Effect of Partitioning-Aging Process on Microstructure and Mechanical Properties of Laser-Welded High-Carbon Quenching–Partitioning–Tempering Steel Joint
摘要
Due to the formation of brittle martensite, cracks easily form in the high strength–ductility high-carbon (C) quenching–partitioning–tempering (Q–P–T) steel-welded joint, which degrades mechanical properties and limits the application of the high-C Q–P–T steel. In the present study, a high-C Q–P–T steel was laser welded and treated by partitioning-aging process. The microstructure variation, mechanical properties, and failure mechanism of the laser-welded joint were systematically investigated. In the as-welded joint, due to high-C regions within the liquid molten core and heat-affected zone (HAZ), micro-cracks exist in the fusion zone (FZ) and HAZ, which consist twin martensite and lead to brittle fracture. During partitioning-aging process, formation of cementite is suppressed by Si and micro-cracks in FZ and HAZ are fixed by transition carbides.
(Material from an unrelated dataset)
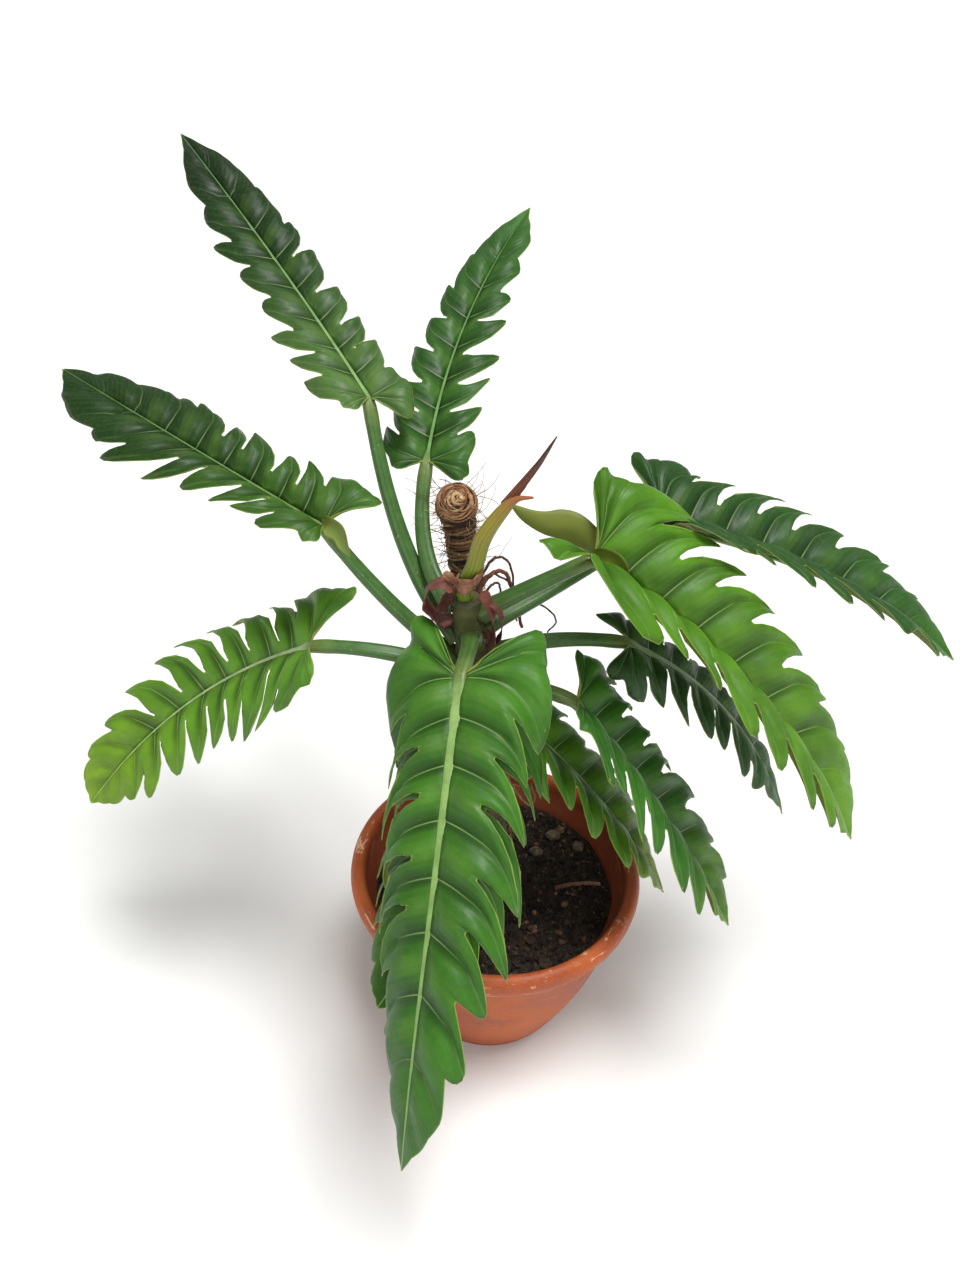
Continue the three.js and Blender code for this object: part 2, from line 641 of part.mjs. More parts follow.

Besides, C partitions from martensite to newly formed reverted austenite during partitioning aging, which enhances the deformability of martensite and stabilizes reverted austenite. The C-enriched reverted austenite in the partitioning-aging processed joint generates dislocation across martensite/austenite interface (DAMAI) effect and transformation-induced plasticity (TRIP) effect under deformation, which enables the high-C Q–P–T steel joint with extraordinary strength–ductility. The partitioning-aging process promotes the industrial application of high-C Q–P–T steel and provides new route for designing and welding of ultra-high-strength steels.